Moreover, depending on whether official duties or functions are involved, the Department of State may or may not come to the defense of U.S. Government employees faced with lawsuits. For example, Douglas Kent, U.S. consul general in Vladivostok, was involved in a car accident in October 1998 while driving home from his office. After Kent left the post on reassignment, a Russian citizen injured in the accident sued Kent in his individual capacity in a district court in California. According to an August 31, 2006, “AFSANET” message from the American Foreign Service Association (AFSA), “The Department of Justice with State Department concurrence refused to certify that Kent was acting within the scope of his employment when the accident occurred,” thus undermining his claim of immunity.

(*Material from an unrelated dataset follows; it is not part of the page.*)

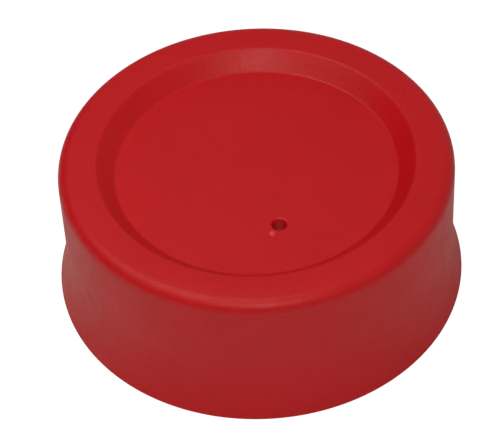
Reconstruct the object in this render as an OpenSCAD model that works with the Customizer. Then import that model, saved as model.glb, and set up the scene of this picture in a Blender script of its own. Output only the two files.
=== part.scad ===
// Push-on filler cap of a water filled road barrier, with the gasket that seals it on the filler neck.
// The origin is the centre of the lower rim and +Z runs up the cap's axis. All sizes are in millimetres.

/* [Skirt] */
// Outside diameter of the straight part of the skirt
body_d = 100; // [80:1:140]
// Height from the lower rim to the top face
cap_h = 39.7; // [34:0.1:60]
// Wall thickness of the moulding
wall = 2.5; // [1.8:0.1:3]
// Radius of the rounded shoulder
shoulder_r = 3.1; // [1.5:0.1:5]
// Height of the flared part at the foot of the skirt
flare_h = 19; // [12:0.5:23]
// How far the lower rim stands out from the straight skirt
flare_out = 2.9; // [1:0.1:4]
// Rounding of the rim's outer edge
rim_outer_r = 0.7; // [0.3:0.1:1.1]
// Rounding of the rim's inner edge
rim_inner_r = 0.5; // [0.2:0.1:0.6]

/* [Top dish] */
// Width of the flat ring between the skirt's outside and the dish
land_w = 9.7; // [7.5:0.1:16]
// Depth of the dish below the top face
dish_depth = 4.4; // [2.5:0.1:6]
// Slope of the dish's wall, from the horizontal
dish_angle = 45; // [35:1:70]
// Rounding where the top face turns down into the dish
dish_edge_r = 1; // [0.3:0.1:1.6]
// Rounding at the foot of the dish's wall
dish_foot_r = 1; // [0.3:0.1:1.6]

/* [Vent] */
// Diameter of the breather hole
vent_d = 3.4; // [2:0.1:8]
// Rounding of the breather hole's mouth
vent_edge_r = 0.8; // [0.1:0.1:1]
// Wall thickness of the collar that lines the hole under the dish
vent_collar_t = 2.2; // [1:0.1:3]
// How far the collar reaches below the underside of the dish
vent_collar_h = 1.6; // [0.5:0.1:6]
// Distance of the breather hole from the cap's axis
vent_offset = 20; // [10:0.5:25]
// Direction of the breather hole from the cap's axis
vent_angle = -76; // [-180:1:180]

/* [Gate mark] */
// Diameter of the small bead left by the mould's gate
gate_d = 2; // [1:0.1:3]
// Height of the bead
gate_h = 0.6; // [0.2:0.1:1]
// Distance from the edge of the breather hole to the bead's centre
gate_gap = 1.9; // [1.4:0.1:6]
// Direction of the bead from the breather hole
gate_angle = -120; // [-180:1:180]

/* [Gasket seat] */
// Thickness of the gasket
gasket_t = 6; // [4:0.1:7.5]
// Depth of the groove in the skirt that holds the gasket's outer edge
groove_depth = 0.6; // [0.3:0.1:0.9]
// Clearance all round the gasket, except where it bears on the roof
gasket_gap = 0.1; // [0.05:0.05:0.3]
// Size of the bevels on the gasket's inner edges
gasket_bevel = 0.4; // [0.1:0.1:0.8]

/* [Ribs] */
// Number of gusset ribs round the underside of the dish
rib_count = 12; // [6:1:24]
// Thickness of a rib
rib_t = 1.6; // [1:0.1:2.5]
// Height of a rib, down from the roof
rib_h = 3.5; // [2:0.1:4]
// How far the ribs stand out from the dish's wall at the roof
rib_reach = 0.7; // [0.4:0.1:2]

/* [Hidden] */
$fn = 144;

// How far a cutting shape runs past the face that it cuts
over = 1;

body_r = body_d / 2;
bore_r = body_r - wall;
roof_z = cap_h - wall;

// The skirt's flare is an arc that starts upright at the top of the flare and ends at the rim.
flare_arc_r = (pow(flare_h, 2) + pow(flare_out, 2)) / (2 * flare_out);
flare_centre = [body_r + flare_arc_r, flare_h];
rim_r = body_r + flare_out;

// The dish's wall is as thick as the rest, so its underside is the same outline moved out.
dish_r = body_r - land_w;
dish_floor_r = dish_r - dish_depth / tan(dish_angle);
dish_floor_z = cap_h - dish_depth;
underside_shift = wall * tan(dish_angle / 2);
boss_root_r = dish_r + underside_shift;
boss_floor_r = dish_floor_r + underside_shift;
boss_floor_z = dish_floor_z - wall;
boss_edge_r = dish_foot_r + wall;

// The gasket lies against the roof, between the groove in the skirt and the ends of the ribs.
groove_r = bore_r + groove_depth;
groove_z = roof_z - gasket_t - gasket_gap;
rib_end_r = boss_root_r + rib_reach;
gasket_outer_r = groove_r - gasket_gap;
gasket_inner_r = rib_end_r + gasket_gap;
gasket_z = roof_z - gasket_t;

vent_at = vent_offset * [cos(vent_angle), sin(vent_angle)];
gate_at = vent_at + (vent_d / 2 + gate_gap) * [cos(gate_angle), sin(gate_angle)];

// The area between a corner at p and the arc of radius r that rounds it.
// The corner's edges leave p at angles a and b, where b is the larger and they are under 180 apart.
module spandrel(p, a, b, r) {
    half = (b - a) / 2;
    mid = (a + b) / 2;
    reach = r / tan(half);
    centre = p + r / sin(half) * [cos(mid), sin(mid)];
    difference() {
        polygon([p, p + reach * [cos(a), sin(a)], centre, p + reach * [cos(b), sin(b)]]);
        translate(centre) circle(r);
    }
}

// Everything under the flare's arc of radius r, as far down as z = -drop
module under_flare(r, drop) {
    difference() {
        translate([0, -drop]) square([rim_r, flare_h + drop]);
        translate(flare_centre) circle(r);
    }
}

// The corner that comes off the rim's outer edge, where the arc of the flare meets the lower face
module rim_outer_corner() {
    span = flare_arc_r + rim_outer_r;
    centre = [flare_centre.x - sqrt(pow(span, 2) - pow(flare_h - rim_outer_r, 2)), rim_outer_r];
    touch = centre + (flare_centre - centre) * rim_outer_r / span;
    difference() {
        translate([centre.x, -over]) square([rim_r, touch.y + over]);
        translate(centre) circle(rim_outer_r);
    }
}

// The corner that comes off the rim's inner edge
module rim_inner_corner() {
    span = flare_arc_r + wall - rim_inner_r;
    centre = [flare_centre.x - sqrt(pow(span, 2) - pow(flare_h - rim_inner_r, 2)), rim_inner_r];
    touch = centre + (centre - flare_centre) * rim_inner_r / span;
    difference() {
        translate([touch.x - over, -over]) square([centre.x - touch.x + over, touch.y + over]);
        translate(centre) circle(rim_inner_r);
    }
}

// The hollow of the dish, above the shell
module dish_outline() {
    difference() {
        union() {
            polygon([
                [0, dish_floor_z], [dish_floor_r, dish_floor_z], [dish_r, cap_h],
                [dish_r, cap_h + over], [0, cap_h + over]
            ]);
            spandrel([dish_r, cap_h], dish_angle - 180, 0, dish_edge_r);
        }
        spandrel([dish_floor_r, dish_floor_z], dish_angle, 180, dish_foot_r);
    }
}

// The underside of the dish, which hangs below the roof as a boss
module boss_outline() {
    difference() {
        polygon([
            [0, boss_floor_z], [boss_floor_r, boss_floor_z], [boss_root_r, roof_z],
            [boss_root_r, roof_z + over], [0, roof_z + over]
        ]);
        spandrel([boss_floor_r, boss_floor_z], dish_angle, 180, boss_edge_r);
    }
}

// The hollow inside the skirt, under the roof
module cavity_outline() {
    difference() {
        union() {
            translate([0, -over]) square([bore_r, roof_z + over]);
            translate([0, groove_z]) square([groove_r, roof_z - groove_z]);
            under_flare(flare_arc_r + wall, over);
            rim_inner_corner();
        }
        boss_outline();
    }
}

module shell_outline() {
    difference() {
        union() {
            square([body_r, cap_h]);
            under_flare(flare_arc_r, 0);
        }
        spandrel([body_r, cap_h], 180, 270, shoulder_r);
        rim_outer_corner();
        dish_outline();
        cavity_outline();
    }
}

// One gusset rib, between the wall of the dish and the roof
module rib() {
    foot_z = roof_z - rib_h;
    foot_r = boss_root_r - rib_h / tan(dish_angle) - wall / 2;
    rotate([90, 0, 0])
        translate([0, 0, -rib_t / 2])
            linear_extrude(rib_t)
                polygon([
                    [foot_r, foot_z], [rib_end_r, foot_z],
                    [rib_end_r, roof_z + wall / 2], [dish_r, roof_z + wall / 2]
                ]);
}

// The low domed bead left by the gate, on a stub that joins it to the floor of the dish
module gate_mark() {
    dome_r = (pow(gate_d / 2, 2) + pow(gate_h, 2)) / (2 * gate_h);
    translate([gate_at.x, gate_at.y, dish_floor_z])
        rotate_extrude()
            intersection() {
                translate([0, gate_h - dome_r]) circle(dome_r);
                translate([0, -wall / 2]) square([gate_d / 2, wall]);
            }
}

// The collar under the dish, sunk into its floor by half the wall
module vent_collar() {
    translate([vent_at.x, vent_at.y, boss_floor_z - vent_collar_h])
        cylinder(d = vent_d + 2 * vent_collar_t, h = vent_collar_h + wall / 2);
}

// The breather hole and the rounding of its mouth
module vent_cut() {
    translate([vent_at.x, vent_at.y, 0]) {
        translate([0, 0, boss_floor_z - vent_collar_h - over])
            cylinder(d = vent_d, h = wall + vent_collar_h + 2 * over);
        rotate_extrude() spandrel([vent_d / 2, dish_floor_z], -90, 0, vent_edge_r);
    }
}

module cap_shell() {
    color("firebrick")
        difference() {
            union() {
                rotate_extrude() shell_outline();
                for (i = [0 : rib_count - 1]) rotate([0, 0, i * 360 / rib_count]) rib();
                vent_collar();
                gate_mark();
            }
            vent_cut();
        }
}

// Square-cut ring with bevelled edges. The outer bevels end its flat faces just inside the skirt's bore.
module sealing_gasket() {
    inner = gasket_bevel;
    outer = groove_depth;
    color("dimgray")
        rotate_extrude()
            polygon([
                [gasket_inner_r + inner, gasket_z], [gasket_outer_r - outer, gasket_z],
                [gasket_outer_r, gasket_z + outer], [gasket_outer_r, roof_z - outer],
                [gasket_outer_r - outer, roof_z], [gasket_inner_r + inner, roof_z],
                [gasket_inner_r, roof_z - inner], [gasket_inner_r, gasket_z + inner]
            ]);
}

cap_shell();
sealing_gasket();
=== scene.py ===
from math import asin, atan2, cos, pi, radians, sin, sqrt, tan

import bmesh
import bpy
from mathutils import Matrix, Vector


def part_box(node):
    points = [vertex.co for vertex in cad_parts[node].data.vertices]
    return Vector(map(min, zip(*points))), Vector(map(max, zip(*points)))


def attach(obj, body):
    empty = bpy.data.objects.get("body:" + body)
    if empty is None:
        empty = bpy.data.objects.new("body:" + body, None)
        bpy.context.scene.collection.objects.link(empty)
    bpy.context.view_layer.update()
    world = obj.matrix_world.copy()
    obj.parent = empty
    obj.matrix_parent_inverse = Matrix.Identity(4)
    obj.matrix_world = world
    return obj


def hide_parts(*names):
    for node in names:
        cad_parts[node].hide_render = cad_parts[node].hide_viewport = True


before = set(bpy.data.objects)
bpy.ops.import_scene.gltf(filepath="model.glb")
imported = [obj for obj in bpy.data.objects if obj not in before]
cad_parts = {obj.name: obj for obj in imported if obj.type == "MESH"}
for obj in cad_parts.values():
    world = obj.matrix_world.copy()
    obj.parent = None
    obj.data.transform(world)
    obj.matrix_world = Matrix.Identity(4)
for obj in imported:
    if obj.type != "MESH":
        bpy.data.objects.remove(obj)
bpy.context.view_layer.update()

# ---------------------------------------------------------------- sizes, in metres, as in the CAD model

MM = 0.001
shell_low, shell_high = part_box("cap_shell")
gasket_low, gasket_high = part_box("sealing_gasket")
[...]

Ultimately, with AFSA supporting FSO Kent’s legal defense, the case went to the U.S. Court of Appeals for the 9th Circuit, which ruled in his favor by determining that he was acting within the scope of his employment when the accident took place.
The Kent case clearly demonstrates that while Foreign Service personnel, especially those in senior positions, may consider themselves on duty 24 hours a day while stationed overseas and thus fully protected, particular circumstances may put those immunities at risk. The case also points to the necessity for all employees who drive overseas to have fully adequate personal/automobile liability insurance coverage (which Mr. Kent did not have).
See AFSA's report on this case in 2006 here: The CG Is on Duty 24/7: Court Agrees.
This one should be essential reading in A-100 except it might demoralized the new employees: KASHIN v. KENT | US Court of Appeals, 9th Circuit | 2006
While you're thinking about this, best check all your insurance coverage, including your professional liability insurance.